Gangs provides a scathing, cynical view of this history that frequently goes over the top in its depiction of venality. All of Scorcese's dark visions contain elements of truth, yet his portrayal is so unrelenting in its ugly portraits that he allows almost no flower of human dignity to grow in the hostile urban jungle. Boss Tweed is appropriately depicted as exploitative and corrupt in his administration of power. Virtually all of the American-born thugs in the story exhibit contempt for the Irish immigrants, and the Irish, in turn, readily vent their frustrations against the lowly blacks. Scorcese depicts the municipal leadership almost solely committed to graft and extortion and a populace engaged deeply in class conflict and racism. The director's picture of mid-century New York is so consistently dark that his historical vision looks almost as miserable as John Carpenter's futuristic vision of Manhattan as a maximum security prison for criminals in Escape From New York.

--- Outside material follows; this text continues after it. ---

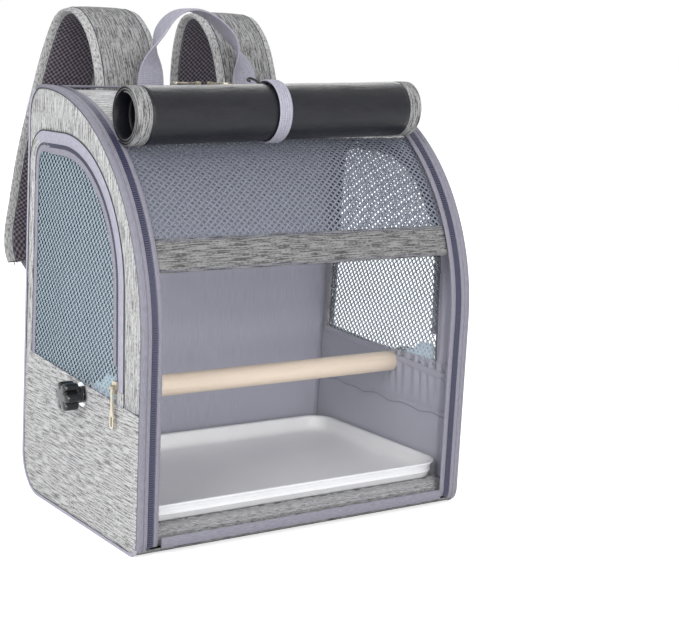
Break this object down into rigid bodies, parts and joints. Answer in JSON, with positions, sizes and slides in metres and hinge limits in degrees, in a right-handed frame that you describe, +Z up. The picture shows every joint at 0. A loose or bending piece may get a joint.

Some historians will fault this movie for its specific distortions of fact (for example, the real riots of 1863 did not include as much Nativist involvement as this movie suggests, and cannons did not fire on crowds in New York at the time of the riots), but Scorcese's larger failings deserve more attention than his manipulation of small details. All cinematic historians must exercise creative license in order to craft compelling dramas and inspiring messages about problems of the past. In this case, unfortunately, the director's preoccupation with violence and corruption, an interest that he developed over a lifetime of moviemaking, led to unimaginative treatment of his historical subject. Scorcese's fixation on tales about mean streets contributed to expensive but disappointing cinema that falls far short both as drama and as history.